What is being asked:
Print the listing below exactly.

Dataset content:

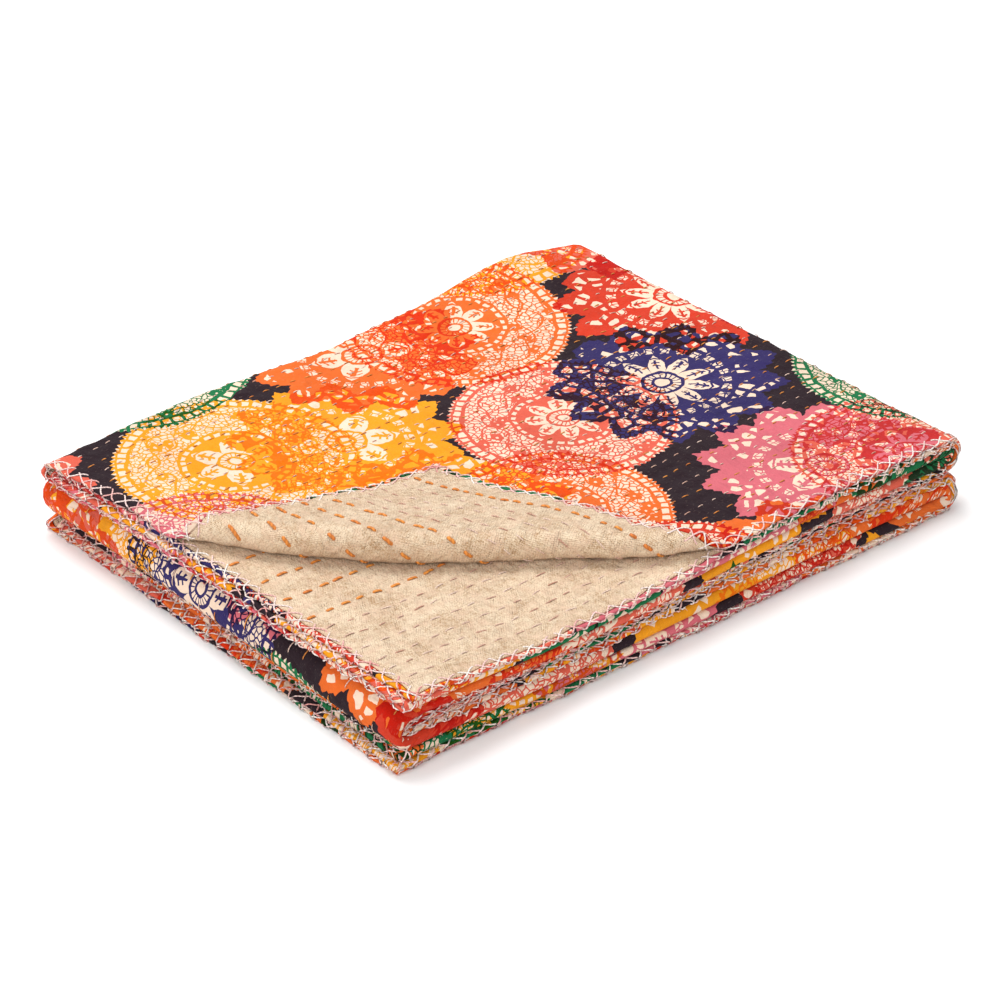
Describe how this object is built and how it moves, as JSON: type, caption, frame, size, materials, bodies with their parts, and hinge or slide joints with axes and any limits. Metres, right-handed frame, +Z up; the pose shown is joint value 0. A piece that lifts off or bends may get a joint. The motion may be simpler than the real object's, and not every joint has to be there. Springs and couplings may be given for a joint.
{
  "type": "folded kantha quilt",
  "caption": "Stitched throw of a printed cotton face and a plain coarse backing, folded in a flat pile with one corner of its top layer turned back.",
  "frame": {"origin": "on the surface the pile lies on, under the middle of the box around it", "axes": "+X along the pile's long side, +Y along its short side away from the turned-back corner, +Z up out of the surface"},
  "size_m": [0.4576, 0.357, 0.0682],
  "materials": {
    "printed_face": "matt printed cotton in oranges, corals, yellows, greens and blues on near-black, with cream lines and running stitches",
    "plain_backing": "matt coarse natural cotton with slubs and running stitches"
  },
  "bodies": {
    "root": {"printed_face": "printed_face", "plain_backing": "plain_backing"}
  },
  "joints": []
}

Solution for this task:
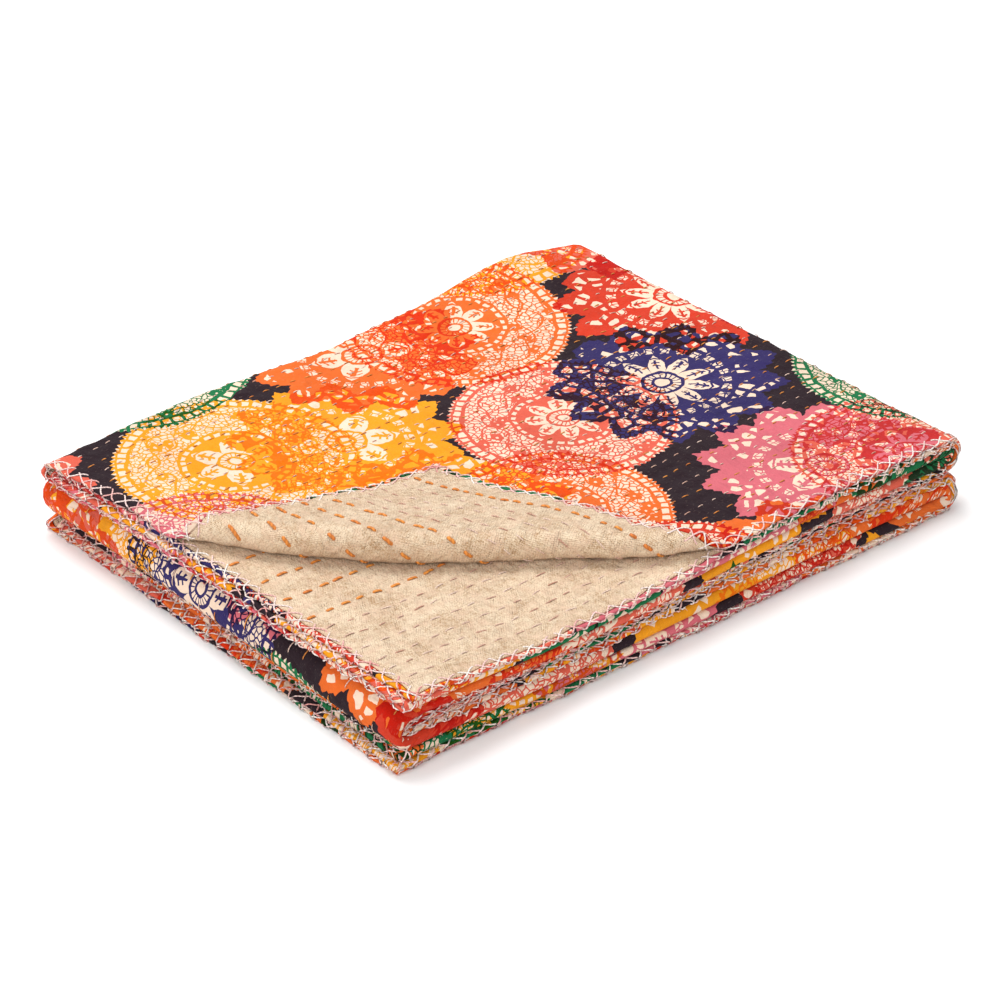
Describe how this object is built and how it moves, as JSON: type, caption, frame, size, materials, bodies with their parts, and hinge or slide joints with axes and any limits. Metres, right-handed frame, +Z up; the pose shown is joint value 0. A piece that lifts off or bends may get a joint. The motion may be simpler than the real object's, and not every joint has to be there. Springs and couplings may be given for a joint.
{
  "type": "folded kantha quilt",
  "caption": "Stitched throw of a printed cotton face and a plain coarse backing, folded in a flat pile with one corner of its top layer turned back.",
  "frame": {"origin": "on the surface the pile lies on, under the middle of the box around it", "axes": "+X along the pile's long side, +Y along its short side away from the turned-back corner, +Z up out of the surface"},
  "size_m": [0.4576, 0.357, 0.0682],
  "materials": {
    "printed_face": "matt printed cotton in oranges, corals, yellows, greens and blues on near-black, with cream lines and running stitches",
    "plain_backing": "matt coarse natural cotton with slubs and running stitches"
  },
  "bodies": {
    "root": {"printed_face": "printed_face", "plain_backing": "plain_backing"}
  },
  "joints": []
}